** Start **

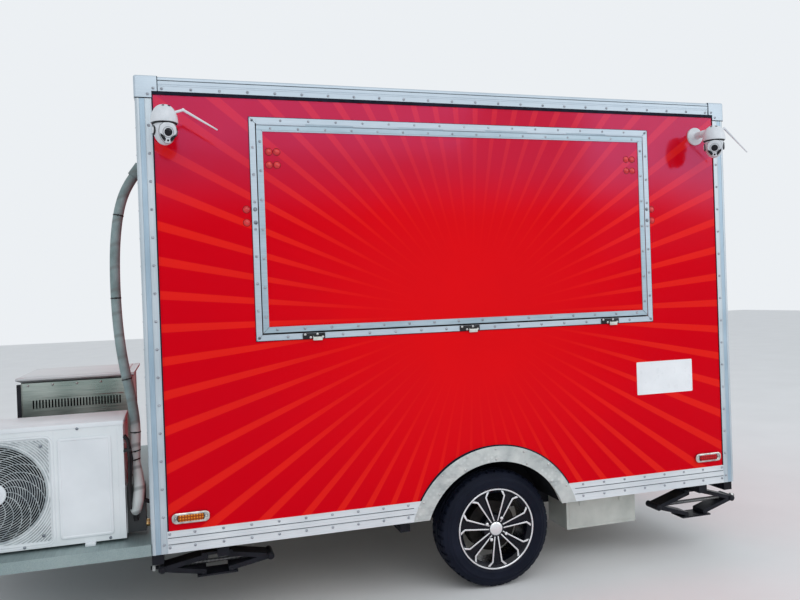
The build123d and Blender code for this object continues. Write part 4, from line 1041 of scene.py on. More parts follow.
def addScrew(name, spot, direction):
    s = screwHead
    r, h = s["radius"], s["rise"]
    piece = lathe(name, ((0.0, h * 0.45), (r * 0.22, h * 0.45), (r * 0.3, h), (r * 0.7, h * 0.8),
        (r, h * 0.25), (r, -0.0005)), spot, direction, sides=s["sides"], closed=False)
    return smooth(piece, 40)


def screwRow(name, first, last, direction, pitch=0.125):
    # screws spaced evenly from the first place to the last
    first, last = Vector(first), Vector(last)
    gaps = max(1, round((last - first).length / pitch))
    row = addScrew(name, first, direction)
    step = (last - first) / gaps
    return rowOf(row, gaps + 1, step)


hatchLow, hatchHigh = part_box("hatch_edge_trim")
hx0, hx1 = hatchLow.x - bodyFront, hatchHigh.x - bodyFront
hz0, hz1 = hatchLow.z, hatchHigh.z
doorLow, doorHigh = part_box("door_edge_trim")
doorSpan = (doorLow.y - servingFace - 0.035, doorHigh.y - servingFace + 0.032)
# depths of the faces that the screws sit on, and the spacing up the posts
railFace = 0.0
flangeFace = 0.0015
postPitch = 0.1237


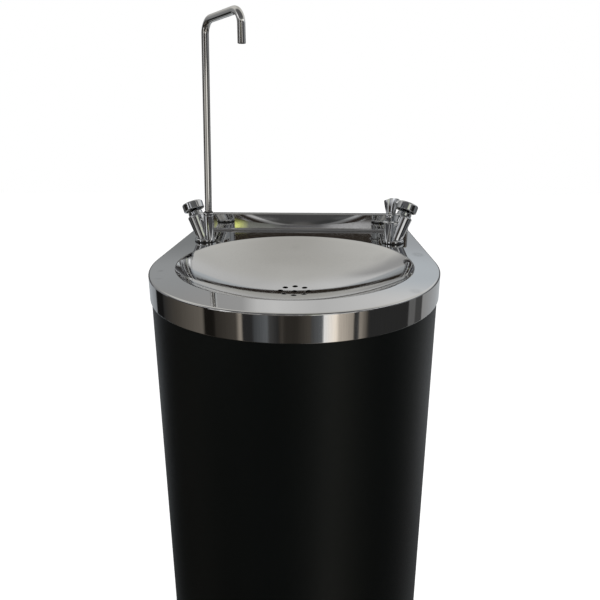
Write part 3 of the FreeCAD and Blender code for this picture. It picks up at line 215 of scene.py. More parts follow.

** End **

Filter the data for the string "Write" and copy every line that has it.

Output below ::
The build123d and Blender code for this object continues. Write part 4, from line 1041 of scene.py on. More parts follow.
Write part 3 of the FreeCAD and Blender code for this picture. It picks up at line 215 of scene.py. More parts follow.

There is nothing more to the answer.